Mountain Meadow Martini, by Zach Sapato
This drink is memorable for the way it shows off a gorgeous vermouth. Otto’s tastes like roses and herbs and with a sturdy gin like Loon Liquors’, it tastes like a refreshment for a scorching day on Mykonos.
2 ounces Otto’s Athens Vermouth
1 ounce Loon Liquors Metropoligin
2 droppers Dashfire Mission Fig Fennel Bitters
Stir with ice, and strain into a lowball glass with one large ice cube.
Escargot, My Car Go at Lolo American Kitchen
This one is a cannonball of dark booze straight to your gullet. But it’s a strangely smooth one—like cherries that were soaked in brandy and dipped in dark chocolate. Stir it well, better too much than not enough, and settle into a comfortable chair.
1½ ounces Torres 10-year brandy
1 heavy ounce sweet vermouth (Cocchi di Torino)
1 ounce 100-proof rye whiskey (Rittenhouse)
¾ ounce Angostura Amaro
a few dashes Angostura bitters
Stir all ingredients vigorously with ice. Strain into a lowball glass with no ice. Express the oils from a wide swath of orange zest over the drink, and wipe the rims of the glass with it as well.
Wilde at Bar Brigade
This one’s a stunner. Fresh and hazy, the anise flavor of Pernod is tampered into the background by a jolt of vibrant cucumber and lemon. Right when your cucumbers are ready to harvest, deep in the summer swelter, this drink will taste perfect.

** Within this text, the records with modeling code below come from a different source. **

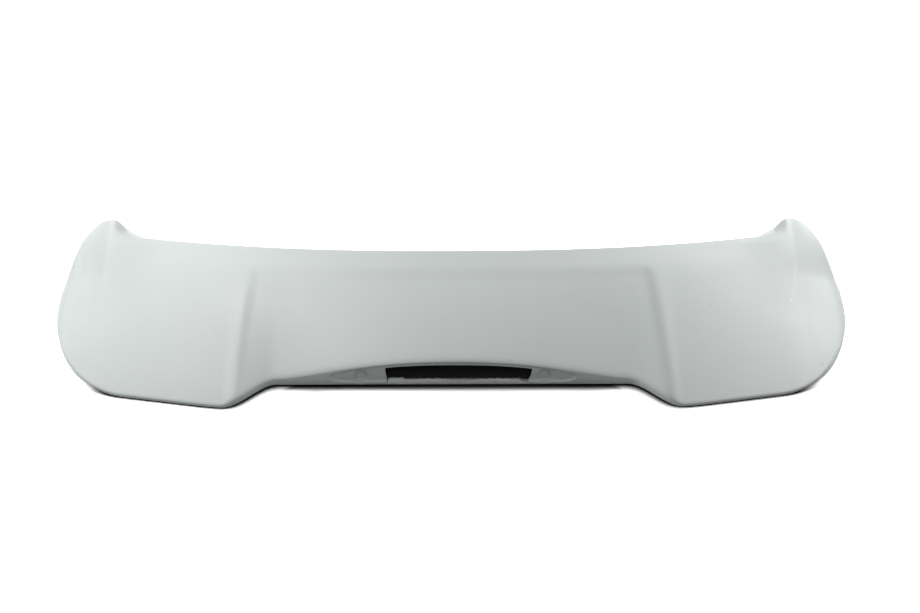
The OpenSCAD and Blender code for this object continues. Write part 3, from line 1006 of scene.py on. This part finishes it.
def makeWorld():
    world = bpy.data.worlds.new("studio")
    bpy.context.scene.world = world
    world.use_nodes = True
    nodes, links = world.node_tree.nodes, world.node_tree.links
    light = nodes["Background"]
    light.inputs["Strength"].default_value = stage["world"]
    white = nodes.new("ShaderNodeBackground")
    choose = nodes.new("ShaderNodeMixShader")
    light.inputs["Color"].default_value = (1, 1, 1, 1)
    white.inputs["Color"].default_value = (1, 1, 1, 1)
    links.new(addSeen(world.node_tree), choose.inputs["Fac"])
    links.new(light.outputs["Background"], choose.inputs[1])
    links.new(white.outputs["Background"], choose.inputs[2])
    links.new(choose.outputs["Shader"], nodes["World Output"].inputs["Surface"])


# Soft boxes: place and size in metres, and power in watts
softBoxes = {
    "leftMid": ((-1.4, 0.1, 0.9), (0.8, 0.8), 10.9),
    "backRight": ((1.1, 1.1, 1.0), (0.8, 0.8), 14.0),
    "backLeft": ((-1.1, 1.1, 1.0), (0.8, 0.8), 7.2),
    "frontHigh": ((0, -1.3, 1.5), (1.6, 0.8), 4.4),
    "innerLeft": ((-0.5, 0.2, 0.8), (0.4, 0.4), 2.3),
    "nearRight": ((0.85, 0.05, 0.5), (0.5, 0.5), 2.0),
}


def makeSoftBoxes():
    for name, (place, size, power) in softBoxes.items():
        light = bpy.data.lights.new(name, "AREA")
        light.shape = "RECTANGLE"
        light.size, light.size_y = size
        light.energy = power
        box = bpy.data.objects.new(name, light)
        box.location = place
        box.rotation_euler = (Vector(stage["lampAim"]) - Vector(place)).to_track_quat("-Z", "Y").to_euler()
        bpy.context.scene.collection.objects.link(box)


# The camera as fitted to the photograph, in a frame of 920 by 613 pixels
view = {
    "aim": (0, 0.003, 0.038),
    "elevation": 43,
    "azimuth": -0.7,
    "distance": 2.55,
    "roll": 0.33,
    "lens": 64,
    "sensor": 36,
    "aimColumn": 452,
    "aimRow": 306,
    "frameWidth": 920,
    "frameHeight": 613,
}


def makeCamera():
    camera = bpy.data.cameras.new("camera")
    camera.lens = view["lens"]
    camera.sensor_width = view["sensor"]
    camera.sensor_fit = "HORIZONTAL"
    camera.shift_x = (view["frameWidth"] / 2 - view["aimColumn"]) / view["frameWidth"]
    camera.shift_y = (view["aimRow"] - view["frameHeight"] / 2) / view["frameWidth"]
    obj = bpy.data.objects.new("camera", camera)
    azimuth, elevation = math.radians(view["azimuth"]), math.radians(view["elevation"])
    level = math.cos(elevation)
    back = Vector((math.sin(azimuth) * level, -math.cos(azimuth) * level, math.sin(elevation)))
    turn = back.to_track_quat("Z", "Y").to_matrix().to_4x4()
    roll = Matrix.Rotation(math.radians(view["roll"]), 4, "Z")
    obj.matrix_world = Matrix.Translation(Vector(view["aim"]) + back * view["distance"]) @ turn @ roll
    bpy.context.scene.collection.objects.link(obj)
    bpy.context.scene.camera = obj


makeFloor()
makeWorld()
makeSoftBoxes()
makeCamera()
bpy.context.scene.view_settings.view_transform = "Standard"
print("stage, lights and camera placed")
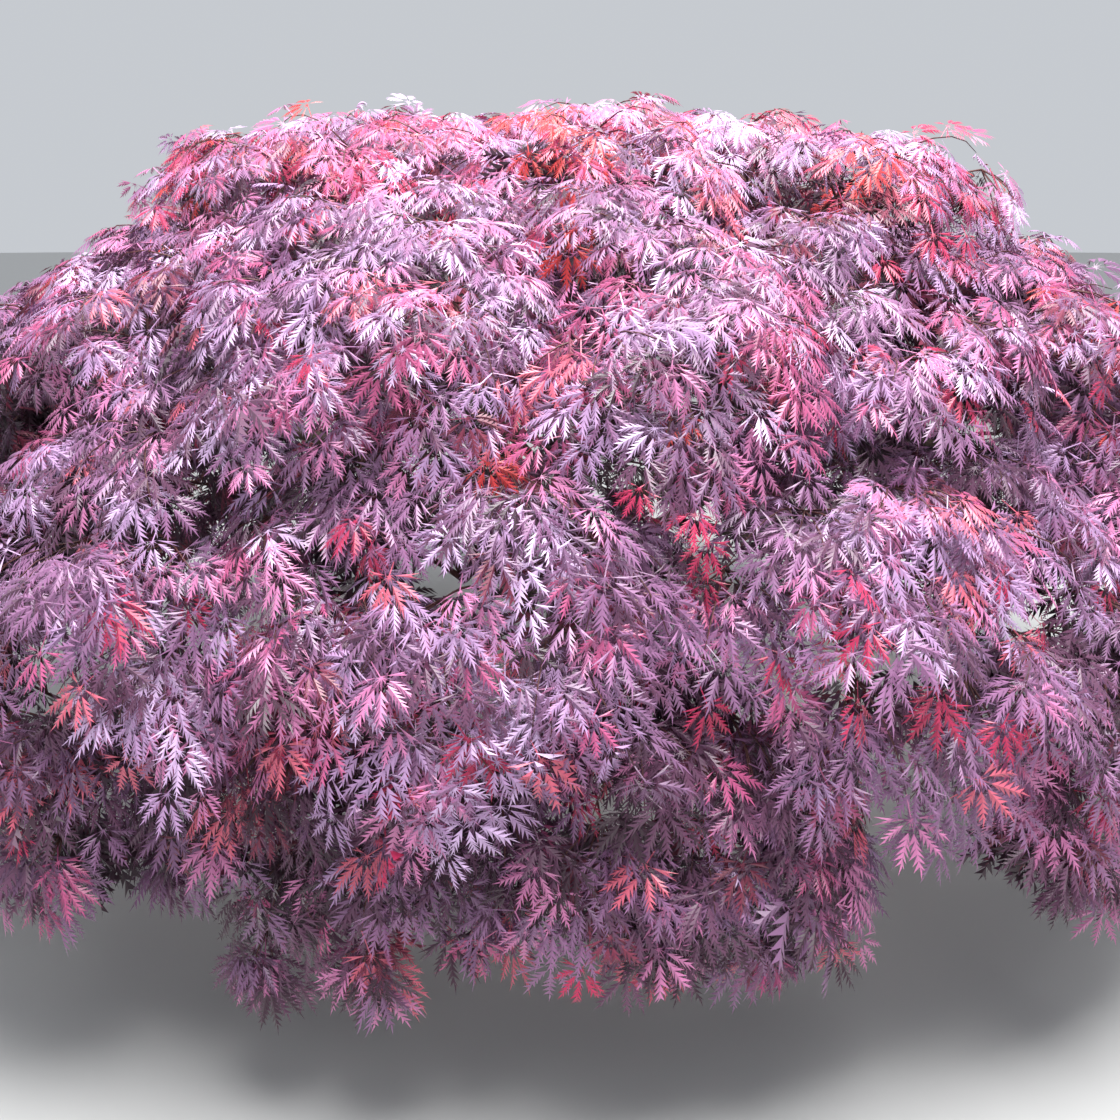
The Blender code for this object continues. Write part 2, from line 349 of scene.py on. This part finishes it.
def tubeMesh(paths, widths, sides):
    # closed tubes along paths, shape (tubes, points, 3), with a radius at each point
    paths, widths = np.array(paths), np.array(widths)
    count, steps = paths.shape[:2]
    ways = unit(np.gradient(paths, axis=1))
    first = unit(np.cross(ways, np.array(tube["aside"])))
    second = np.cross(ways, first)
    turns = np.arange(sides) * 2.0 * math.pi / sides
    cosines, sines = np.cos(turns)[:, None], np.sin(turns)[:, None]
    ring = first[:, :, None] * cosines + second[:, :, None] * sines
    points = paths[:, :, None] + ring * widths[:, :, None, None]
    pattern = []
    for step in range(steps - 1):
        for side in range(sides):
            a, b = step * sides + side, step * sides + (side + 1) % sides
            pattern += [(a, b, b + sides), (a, b + sides, a + sides)]
    last = (steps - 1) * sides
    for side in range(1, sides - 1):
        pattern += [(0, side + 1, side), (last, last + side, last + side + 1)]
    pattern = np.array(pattern)
    faces = pattern[None] + (np.arange(count) * steps * sides)[:, None, None]
    return points.reshape(-1, 3), faces.reshape(-1, 3)


# One leaf: lobes that radiate from the stalk's end, each a thin rib with pairs of lobelets
# that point forward. Widths are shares of a lobe's length, and the stalk's is in metres.

leaf = {
    "turns": (0.0, 31.0, -31.0, 63.0, -63.0, 102.0, -102.0),  # degrees off the middle lobe
    "turnSpread": 0.07,
    "lengths": (1.0, 0.95, 0.95, 0.78, 0.78, 0.50, 0.50),
    "lengthSpread": (0.88, 1.08),
    "pairs": (5, 5, 5, 4, 4, 1, 1),
    "bareShare": 0.20,  # where along a lobe its first lobelet starts
    "tipStart": 0.74,  # and where its last one ends
    "shortening": 0.16,
    "curlSpread": 0.07,
    "lobeletReach": 0.118,
    "lobeletSpread": (0.78, 1.18),
    "lobeletForward": 1.95,
    "lobeletShape": (0.20, 0.66, 0.8),  # start, span and power of the half wave that they swell in
    "ribWidth": 0.020,
    "tipWidth": 1.5,  # over the rib's
    "tipShoulder": 0.25,
    "fold": 0.45,
    "stalkWidth": 0.0011,
}
# The leaves in the shade inside, and those round the back, have fewer and broader lobes
broadLeaf = dict(
    leaf,
    turns=(0.0, 38.0, -38.0, 80.0, -80.0),
    lengths=(1.0, 0.95, 0.95, 0.80, 0.80),
    pairs=(4, 4, 4, 4, 4),
    bareShare=0.15,
    tipStart=0.80,
    lobeletReach=0.155,
    lobeletForward=1.65,
)


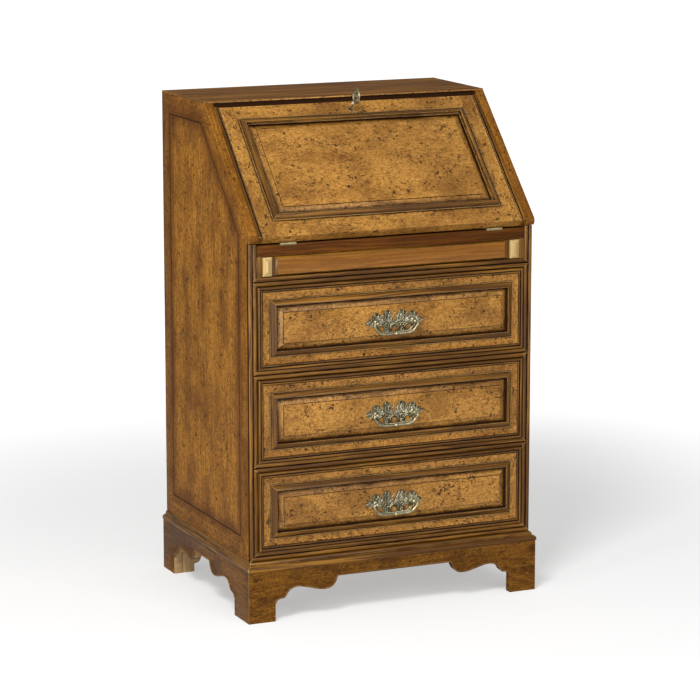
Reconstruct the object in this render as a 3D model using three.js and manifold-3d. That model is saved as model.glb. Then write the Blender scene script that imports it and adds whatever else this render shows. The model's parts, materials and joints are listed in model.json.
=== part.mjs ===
// Slant-front secretary desk: a carcass on a scalloped plinth, three drawers, two pull-out lopers and a
// sloping fall that opens into a writing surface. Millimetres, +Z up, front towards -Y.
// The origin is on the floor at the middle of the whole desk. Inside the desk group a point's depth is
// counted from the back, so y = -depth.

import * as THREE from 'three';
import { mergeVertices } from 'three/addons/utils/BufferGeometryUtils.js';
import Module from 'manifold-3d';

const wasm = await Module();
wasm.setup();

// ---- driving dimensions ----

const carcassWidth = 612;
const carcassDepth = 460;          // back to the crests of the drawer rails
const plinthHeight = 102.7;
const baseMouldingHeight = 18;
const railHeight = 18;             // reeded rail above, between and below the drawers
const drawerOpenings = [165, 166, 159.5];   // top drawer first
const loperRowHeight = 39.5;
const deskThickness = 22;
const slopeRise = 236.2;           // foot of the fall to the top of the desk
const slopeAngle = THREE.MathUtils.degToRad(45);

const gap = 0.3;                   // between pieces that touch
const sideThickness = 18;
const backThickness = 10;
const topThickness = 22;
const topVeneer = 3;               // the sheet of the top that covers the ends of the sides
const beadDepth = 8;               // how thick the reeded strips stand on the carcass edge
const reedCrest = 4;

const baseOverhang = 10;           // base moulding past the sides
const baseFrontOverhang = 13.5;    // and past the drawer rails
const baseFrameWidth = 26;
const plinthThickness = 18;
const plinthSetback = 1.5;
const frontFootWidth = 57;
const rearFootWidth = 62;
const footHeight = 35;             // floor to the spring of the scallop
const archHeight = 67;
const lobeHeight = 55;
const apronHeight = 79;            // floor to the straight middle of the apron
const scallopLength = 134;
const rearScallopLength = 118;
const rearBracketLength = 96;
const rearBracketThickness = 14;
const rearBlockWidth = 27;         // block inside the rear foot
const rearBlockStep = 17;          // floor to the lobe on the block
const rearBlockLobe = 15;

const drawerSideGap = 1.4;         // front to the case, each side
const drawerTopGap = 1.5;
const frontThickness = 17;         // behind the crossband of a drawer front
const edgeWidth = 11;              // edge bead, then crossband, bolection and bevel, outside to inside
const bandWidth = 13.5;
const bolectionWidth = 14.5;
const bevelWidth = 13.5;
const edgeCrest = 3;               // how far each stands out from the crossband
const bolectionCrest = 7;
const fieldRise = 6;
const bandSetback = 1.5;           // crossband behind the crests of the rails
const boxRearSpace = 41;           // back of the desk to a drawer box
const boxWall = 10;
const boxFloor = 6;
const boxHeadroom = 9;

const plateWidth = 124;
const plateHeight = 46;
const plateThickness = 2.4;
const handleDrop = 7;              // handle below the middle of its drawer
const postSpread = 80;             // between the two bail posts
const postReach = 9;               // plate to the middle of the bail
const postRadius = 3.6;
const bailRadius = 2.3;
const bailDrop = 22;
const bailClearance = 0.35;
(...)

1 ounce Pernod (or other pastis)
1 ounce lemon juice
½ ounce St-Germain elderflower liqueur
½ ounce cucumber simple syrup
Add all ingredients to a shaker with ice. Shake well and strain into a coupe glass. Spritz a lime wedge over the top, wipe it around the rim of the glass, discard the lime, and serve.
Cucumber simple syrup: Puree some peeled, seeded cucumbers and drain the puree through a fine-mesh sieve. Make a rich simple syrup (2 sugar : 1 water). Measure your cucumber juice, add to it an equal amount of rich syrup, shake well and refrigerate.
Late Tea Time at Revival St. Paul
2 ounces Earl Grey-infused gin• (Citadelle)
½ ounce Cocchi di Torino
½ ounce Cocchi Americano
½ ounce Angostura Amaro
2 eyedroppers Dashfire Lemon Bitters
Stir all ingredients briefly with ice and strain into a Collins glass with fresh ice. Top with club soda.
Earl Grey gin: Steep 1 tablespoon of loose leaf Earl Grey in 750 milliliters of gin for about 10 minutes, tasting frequently so it doesn’t turn bitter, and strain immediately.
The Cedar at i.e., Italian Eatery
It’s basically an old-fashioned. But to balance the Solerno, a sweeter blood orange liqueur, we need some extra base notes in the bourbon. It takes some forethought, but an extra-charred whiskey is a nice mixer to have on hand. It gives your drink a kiss of smoky flavor without having to do the whole blowtorch-and-overturned-glass routine.
2 ounces cedar-infused bourbon•
½ ounce Solerno
dash Angostura bitters
dash Fee Bros. Old Fashioned bitters
Stir all ingredients with ice and strain into a lowball glass with one large ice cube. Garnish with a swath of lemon peel.
Cedar whiskey: Take a food-grade cedar plank and break or saw it down so the pieces fit in a large jar. Use the burners on your stovetop, or a creme brulee torch, to get the pieces golden-brown and toasted all over (making sure to stop before they turn a deep charcoal-black.) While they’re still warm, drop the pieces in a large jar with a bottle of bourbon (something mellow, no high-ryes, try Elijah Craig.) Shake daily for one week, and strain.
Negroni Puebla at Saint Dinette
The Negroni is an ultra-pliable formula. It welcomes adjustments and substitutions, like here, in which tequila lends a greater heft than a gin (and a nice mezcal or sotol would lend the drink even more distinction.) Not a huge Campari fan? Invert the quantities of vermouth and Campari, or substitute Aperol.
1½ ounces reposado tequila (Cazadores)
1 ounce Campari
½ ounce sweet vermouth (Carpano Antica)
Stir well with ice and strain into a cocktail glass. Garnish with a wide strip of lime zest.
Fender Bender at Hi-Lo Diner
If you’re a bourbon drinker, you need Cynar in your cabinet. The artichoke liqueur is a foolproof mixer with the brown stuff—a simple 2:1 whiskey to Cynar on the rocks is magnificent. Here, the vermouth and maple add body and sweetness.
2 ounces bourbon (Rebel Yell)
¾ ounce Cynar
½ ounce good sweet vermouth (Carpano Antica)
¼ ounce simple maple syrup
Stir well with ice and strain into a lowball glass with one large ice cube. Garnish with a black cherry (Hi-Lo uses Filthy Foods cocktail cherries.)
Simple maple syrup: Bring equal parts pure maple syrup and water to a simmer until combined.